→ What this task involves:
Set down each line from the one containing "wheel(RIGHT, REAR, 1);" to the one containing "from mathutils import Vector", inclusive, exactly as written and with nothing further.
════
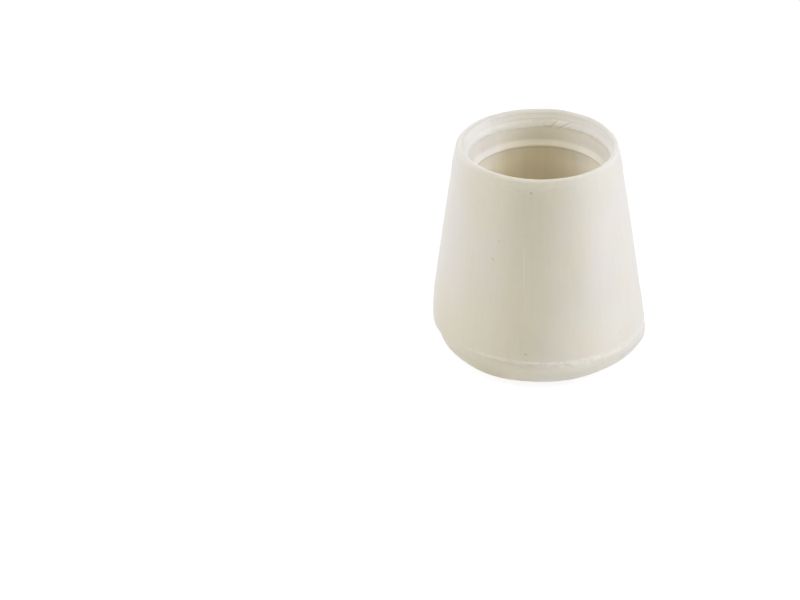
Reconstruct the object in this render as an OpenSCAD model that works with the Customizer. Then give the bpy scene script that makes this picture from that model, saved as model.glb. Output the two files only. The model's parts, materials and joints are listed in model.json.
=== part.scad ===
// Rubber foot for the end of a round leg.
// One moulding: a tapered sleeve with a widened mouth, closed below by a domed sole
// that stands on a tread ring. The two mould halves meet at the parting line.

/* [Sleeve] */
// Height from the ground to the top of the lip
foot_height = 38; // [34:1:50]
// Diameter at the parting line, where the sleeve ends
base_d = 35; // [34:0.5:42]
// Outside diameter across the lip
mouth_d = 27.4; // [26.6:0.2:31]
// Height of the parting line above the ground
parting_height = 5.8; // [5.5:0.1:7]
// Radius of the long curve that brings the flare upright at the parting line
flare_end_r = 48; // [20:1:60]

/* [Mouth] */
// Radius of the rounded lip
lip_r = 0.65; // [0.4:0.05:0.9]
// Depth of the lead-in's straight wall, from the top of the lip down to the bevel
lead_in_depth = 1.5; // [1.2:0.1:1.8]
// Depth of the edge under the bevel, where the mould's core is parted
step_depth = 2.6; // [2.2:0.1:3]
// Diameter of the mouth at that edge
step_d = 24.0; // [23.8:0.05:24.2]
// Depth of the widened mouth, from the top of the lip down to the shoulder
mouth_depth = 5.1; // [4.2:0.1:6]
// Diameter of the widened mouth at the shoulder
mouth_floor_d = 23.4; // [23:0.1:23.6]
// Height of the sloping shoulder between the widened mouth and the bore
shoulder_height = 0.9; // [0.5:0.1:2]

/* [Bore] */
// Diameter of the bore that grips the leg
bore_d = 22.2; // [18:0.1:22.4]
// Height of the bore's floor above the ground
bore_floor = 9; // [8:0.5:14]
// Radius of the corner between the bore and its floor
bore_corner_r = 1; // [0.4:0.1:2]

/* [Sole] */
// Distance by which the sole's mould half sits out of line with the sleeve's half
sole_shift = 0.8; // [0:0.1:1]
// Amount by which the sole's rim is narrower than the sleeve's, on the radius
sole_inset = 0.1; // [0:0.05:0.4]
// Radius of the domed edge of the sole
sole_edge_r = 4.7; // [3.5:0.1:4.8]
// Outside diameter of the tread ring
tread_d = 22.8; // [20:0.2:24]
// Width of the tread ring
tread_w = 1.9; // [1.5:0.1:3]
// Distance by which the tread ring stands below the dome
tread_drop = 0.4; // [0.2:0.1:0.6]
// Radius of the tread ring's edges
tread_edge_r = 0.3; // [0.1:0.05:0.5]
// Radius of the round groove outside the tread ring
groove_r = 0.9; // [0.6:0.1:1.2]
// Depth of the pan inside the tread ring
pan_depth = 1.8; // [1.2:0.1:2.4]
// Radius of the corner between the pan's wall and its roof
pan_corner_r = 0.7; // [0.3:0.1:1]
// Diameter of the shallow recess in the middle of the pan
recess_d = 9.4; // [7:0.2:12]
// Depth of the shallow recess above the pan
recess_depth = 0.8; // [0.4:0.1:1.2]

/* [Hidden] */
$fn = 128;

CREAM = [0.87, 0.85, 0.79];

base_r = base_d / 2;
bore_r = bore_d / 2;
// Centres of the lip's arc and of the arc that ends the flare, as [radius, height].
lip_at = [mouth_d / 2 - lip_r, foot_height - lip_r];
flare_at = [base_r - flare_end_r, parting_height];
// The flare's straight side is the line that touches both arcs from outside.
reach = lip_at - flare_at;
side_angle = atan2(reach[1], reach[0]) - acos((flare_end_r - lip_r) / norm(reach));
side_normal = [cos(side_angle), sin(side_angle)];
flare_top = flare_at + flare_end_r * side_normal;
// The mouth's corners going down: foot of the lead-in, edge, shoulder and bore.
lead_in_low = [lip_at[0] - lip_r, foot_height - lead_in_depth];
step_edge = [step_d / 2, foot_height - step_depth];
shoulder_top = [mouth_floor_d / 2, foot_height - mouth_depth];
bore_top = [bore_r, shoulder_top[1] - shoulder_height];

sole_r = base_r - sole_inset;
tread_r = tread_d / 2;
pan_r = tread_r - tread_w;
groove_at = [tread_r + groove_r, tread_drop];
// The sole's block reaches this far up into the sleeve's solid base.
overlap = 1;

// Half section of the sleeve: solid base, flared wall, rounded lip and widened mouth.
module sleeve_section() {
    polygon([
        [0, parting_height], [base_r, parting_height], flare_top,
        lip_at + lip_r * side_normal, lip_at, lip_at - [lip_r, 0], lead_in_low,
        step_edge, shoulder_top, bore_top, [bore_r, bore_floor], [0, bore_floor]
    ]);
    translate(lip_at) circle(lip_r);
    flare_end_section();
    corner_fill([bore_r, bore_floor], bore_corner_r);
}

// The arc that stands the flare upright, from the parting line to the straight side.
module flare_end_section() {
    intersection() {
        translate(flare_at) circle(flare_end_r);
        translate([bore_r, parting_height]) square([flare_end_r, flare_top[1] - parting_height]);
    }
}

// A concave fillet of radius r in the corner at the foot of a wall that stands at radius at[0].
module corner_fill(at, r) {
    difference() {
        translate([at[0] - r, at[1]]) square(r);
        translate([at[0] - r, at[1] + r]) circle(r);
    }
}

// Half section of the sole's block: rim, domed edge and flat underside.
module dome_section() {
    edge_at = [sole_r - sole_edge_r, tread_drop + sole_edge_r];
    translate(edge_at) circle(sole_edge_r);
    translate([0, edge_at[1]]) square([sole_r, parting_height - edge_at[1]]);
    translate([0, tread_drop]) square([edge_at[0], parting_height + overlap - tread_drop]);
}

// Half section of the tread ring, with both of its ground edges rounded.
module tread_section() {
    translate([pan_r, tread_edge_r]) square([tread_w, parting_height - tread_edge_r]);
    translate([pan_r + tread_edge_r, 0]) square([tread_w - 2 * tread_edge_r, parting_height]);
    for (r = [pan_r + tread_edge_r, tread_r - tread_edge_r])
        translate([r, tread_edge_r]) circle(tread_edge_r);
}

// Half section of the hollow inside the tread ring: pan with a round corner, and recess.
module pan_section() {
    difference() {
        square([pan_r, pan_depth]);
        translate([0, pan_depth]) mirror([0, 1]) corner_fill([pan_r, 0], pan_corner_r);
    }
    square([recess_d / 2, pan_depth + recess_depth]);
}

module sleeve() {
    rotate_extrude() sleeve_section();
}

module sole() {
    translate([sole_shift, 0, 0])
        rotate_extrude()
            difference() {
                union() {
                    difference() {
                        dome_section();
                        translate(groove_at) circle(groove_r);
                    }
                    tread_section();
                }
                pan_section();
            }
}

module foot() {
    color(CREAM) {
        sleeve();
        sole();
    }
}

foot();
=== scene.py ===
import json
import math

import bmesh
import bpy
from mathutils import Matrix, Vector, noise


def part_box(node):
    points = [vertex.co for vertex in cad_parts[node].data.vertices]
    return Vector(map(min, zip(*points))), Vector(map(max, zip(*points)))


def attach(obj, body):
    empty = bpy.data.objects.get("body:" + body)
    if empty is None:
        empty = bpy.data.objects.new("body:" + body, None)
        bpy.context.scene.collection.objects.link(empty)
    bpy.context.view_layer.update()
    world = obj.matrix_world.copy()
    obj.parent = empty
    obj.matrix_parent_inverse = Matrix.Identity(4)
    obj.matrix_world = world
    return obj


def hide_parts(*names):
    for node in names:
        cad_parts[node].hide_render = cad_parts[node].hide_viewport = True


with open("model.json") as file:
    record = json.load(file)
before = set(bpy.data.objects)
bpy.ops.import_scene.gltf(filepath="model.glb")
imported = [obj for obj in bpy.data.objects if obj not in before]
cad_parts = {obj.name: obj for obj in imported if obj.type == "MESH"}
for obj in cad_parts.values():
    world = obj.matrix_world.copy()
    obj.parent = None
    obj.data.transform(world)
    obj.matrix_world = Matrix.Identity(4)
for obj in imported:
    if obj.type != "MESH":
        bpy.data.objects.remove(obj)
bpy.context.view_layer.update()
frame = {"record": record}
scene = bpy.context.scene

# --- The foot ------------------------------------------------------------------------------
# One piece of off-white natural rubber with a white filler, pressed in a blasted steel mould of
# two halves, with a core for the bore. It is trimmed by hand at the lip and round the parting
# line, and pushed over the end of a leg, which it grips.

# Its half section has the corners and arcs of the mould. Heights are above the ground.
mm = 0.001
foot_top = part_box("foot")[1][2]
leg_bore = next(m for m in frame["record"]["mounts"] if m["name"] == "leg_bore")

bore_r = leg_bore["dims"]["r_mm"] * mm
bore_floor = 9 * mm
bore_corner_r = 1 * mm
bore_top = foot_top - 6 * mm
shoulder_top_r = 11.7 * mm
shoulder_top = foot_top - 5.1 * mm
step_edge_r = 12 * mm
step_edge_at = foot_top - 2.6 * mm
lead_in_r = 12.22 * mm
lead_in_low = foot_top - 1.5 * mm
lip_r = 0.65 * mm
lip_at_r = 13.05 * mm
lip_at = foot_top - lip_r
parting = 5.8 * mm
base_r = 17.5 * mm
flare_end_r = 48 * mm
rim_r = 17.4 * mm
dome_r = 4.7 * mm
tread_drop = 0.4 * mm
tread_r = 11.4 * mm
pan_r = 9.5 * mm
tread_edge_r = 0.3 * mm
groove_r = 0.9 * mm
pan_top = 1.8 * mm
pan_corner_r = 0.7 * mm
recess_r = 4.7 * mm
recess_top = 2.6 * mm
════
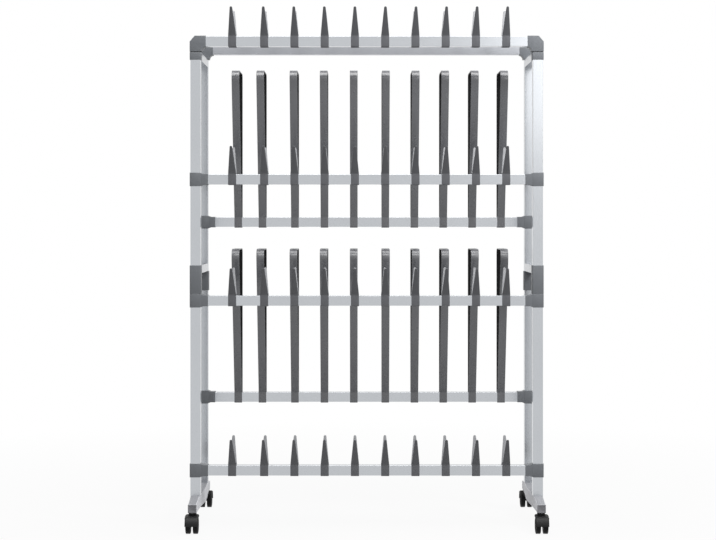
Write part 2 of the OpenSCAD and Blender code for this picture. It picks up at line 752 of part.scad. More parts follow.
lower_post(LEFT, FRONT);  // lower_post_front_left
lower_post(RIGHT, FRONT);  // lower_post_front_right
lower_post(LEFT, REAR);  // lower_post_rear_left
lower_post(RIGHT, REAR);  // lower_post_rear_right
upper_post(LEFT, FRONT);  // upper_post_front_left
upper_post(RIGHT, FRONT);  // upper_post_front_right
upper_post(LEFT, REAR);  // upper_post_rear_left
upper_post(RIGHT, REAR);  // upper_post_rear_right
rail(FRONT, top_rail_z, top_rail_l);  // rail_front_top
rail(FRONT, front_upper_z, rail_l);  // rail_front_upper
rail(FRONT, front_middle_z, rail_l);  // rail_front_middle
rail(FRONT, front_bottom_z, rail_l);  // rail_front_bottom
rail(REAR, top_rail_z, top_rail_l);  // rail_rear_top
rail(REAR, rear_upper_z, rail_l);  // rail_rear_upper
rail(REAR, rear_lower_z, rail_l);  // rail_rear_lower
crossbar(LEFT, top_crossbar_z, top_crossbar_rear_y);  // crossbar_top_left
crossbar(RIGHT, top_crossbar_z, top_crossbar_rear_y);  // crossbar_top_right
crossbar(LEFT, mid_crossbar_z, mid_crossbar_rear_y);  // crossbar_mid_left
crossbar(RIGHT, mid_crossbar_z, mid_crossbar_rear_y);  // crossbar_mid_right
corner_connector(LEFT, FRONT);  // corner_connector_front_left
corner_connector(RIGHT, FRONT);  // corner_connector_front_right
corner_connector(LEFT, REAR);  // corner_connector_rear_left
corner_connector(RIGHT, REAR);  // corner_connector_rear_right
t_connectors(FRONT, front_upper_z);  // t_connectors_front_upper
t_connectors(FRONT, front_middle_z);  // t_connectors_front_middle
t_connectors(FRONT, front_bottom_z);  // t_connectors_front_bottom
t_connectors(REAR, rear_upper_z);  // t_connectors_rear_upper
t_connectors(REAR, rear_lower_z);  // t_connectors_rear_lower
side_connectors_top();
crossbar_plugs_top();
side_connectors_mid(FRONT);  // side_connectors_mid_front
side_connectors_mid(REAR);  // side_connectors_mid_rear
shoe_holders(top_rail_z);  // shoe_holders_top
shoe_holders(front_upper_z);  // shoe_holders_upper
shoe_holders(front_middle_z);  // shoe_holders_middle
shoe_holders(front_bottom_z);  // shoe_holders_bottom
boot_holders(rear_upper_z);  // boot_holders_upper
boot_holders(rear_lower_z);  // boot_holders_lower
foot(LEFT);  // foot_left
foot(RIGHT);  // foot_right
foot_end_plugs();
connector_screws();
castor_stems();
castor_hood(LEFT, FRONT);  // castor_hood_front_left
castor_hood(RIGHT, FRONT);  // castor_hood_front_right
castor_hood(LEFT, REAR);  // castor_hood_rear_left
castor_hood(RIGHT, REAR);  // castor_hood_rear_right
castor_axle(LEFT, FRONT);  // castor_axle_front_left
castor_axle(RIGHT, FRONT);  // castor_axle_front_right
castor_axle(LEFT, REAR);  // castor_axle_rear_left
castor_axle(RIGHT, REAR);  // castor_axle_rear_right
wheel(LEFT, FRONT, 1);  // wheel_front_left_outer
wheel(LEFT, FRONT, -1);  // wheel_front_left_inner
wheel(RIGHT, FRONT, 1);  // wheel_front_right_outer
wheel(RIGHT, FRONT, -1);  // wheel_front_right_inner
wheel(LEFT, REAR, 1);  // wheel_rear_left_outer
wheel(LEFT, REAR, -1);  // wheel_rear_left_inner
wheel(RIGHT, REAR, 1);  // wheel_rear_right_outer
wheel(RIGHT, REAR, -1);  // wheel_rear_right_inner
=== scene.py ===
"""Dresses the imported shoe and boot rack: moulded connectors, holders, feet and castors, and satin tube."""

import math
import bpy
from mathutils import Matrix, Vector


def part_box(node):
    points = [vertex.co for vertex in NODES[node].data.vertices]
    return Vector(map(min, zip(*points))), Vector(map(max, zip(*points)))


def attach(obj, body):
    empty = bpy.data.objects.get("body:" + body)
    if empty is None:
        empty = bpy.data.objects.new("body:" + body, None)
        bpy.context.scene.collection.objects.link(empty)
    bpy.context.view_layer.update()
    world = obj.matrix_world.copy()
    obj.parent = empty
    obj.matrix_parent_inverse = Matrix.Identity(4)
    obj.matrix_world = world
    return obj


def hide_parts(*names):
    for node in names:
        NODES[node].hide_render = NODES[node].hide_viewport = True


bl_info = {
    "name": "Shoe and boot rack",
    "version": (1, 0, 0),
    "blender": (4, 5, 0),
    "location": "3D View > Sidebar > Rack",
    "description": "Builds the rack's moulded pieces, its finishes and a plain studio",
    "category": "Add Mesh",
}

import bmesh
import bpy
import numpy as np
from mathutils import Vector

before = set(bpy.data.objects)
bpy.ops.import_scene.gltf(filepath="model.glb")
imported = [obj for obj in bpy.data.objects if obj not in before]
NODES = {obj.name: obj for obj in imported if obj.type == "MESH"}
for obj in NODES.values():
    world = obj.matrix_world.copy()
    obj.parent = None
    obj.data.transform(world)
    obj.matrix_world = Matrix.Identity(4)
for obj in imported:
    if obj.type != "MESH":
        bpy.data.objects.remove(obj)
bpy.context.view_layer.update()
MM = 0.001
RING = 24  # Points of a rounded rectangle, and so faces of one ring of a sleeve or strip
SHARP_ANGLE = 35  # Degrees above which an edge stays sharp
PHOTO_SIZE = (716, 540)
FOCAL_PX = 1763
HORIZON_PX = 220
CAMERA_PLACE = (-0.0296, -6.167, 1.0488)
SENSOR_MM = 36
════
→ Worked solution:
wheel(RIGHT, REAR, 1);  // wheel_rear_right_outer
wheel(RIGHT, REAR, -1);  // wheel_rear_right_inner
=== scene.py ===
"""Dresses the imported shoe and boot rack: moulded connectors, holders, feet and castors, and satin tube."""

import math
import bpy
from mathutils import Matrix, Vector


def part_box(node):
    points = [vertex.co for vertex in NODES[node].data.vertices]
    return Vector(map(min, zip(*points))), Vector(map(max, zip(*points)))


def attach(obj, body):
    empty = bpy.data.objects.get("body:" + body)
    if empty is None:
        empty = bpy.data.objects.new("body:" + body, None)
        bpy.context.scene.collection.objects.link(empty)
    bpy.context.view_layer.update()
    world = obj.matrix_world.copy()
    obj.parent = empty
    obj.matrix_parent_inverse = Matrix.Identity(4)
    obj.matrix_world = world
    return obj


def hide_parts(*names):
    for node in names:
        NODES[node].hide_render = NODES[node].hide_viewport = True


bl_info = {
    "name": "Shoe and boot rack",
    "version": (1, 0, 0),
    "blender": (4, 5, 0),
    "location": "3D View > Sidebar > Rack",
    "description": "Builds the rack's moulded pieces, its finishes and a plain studio",
    "category": "Add Mesh",
}

import bmesh
import bpy
import numpy as np
from mathutils import Vector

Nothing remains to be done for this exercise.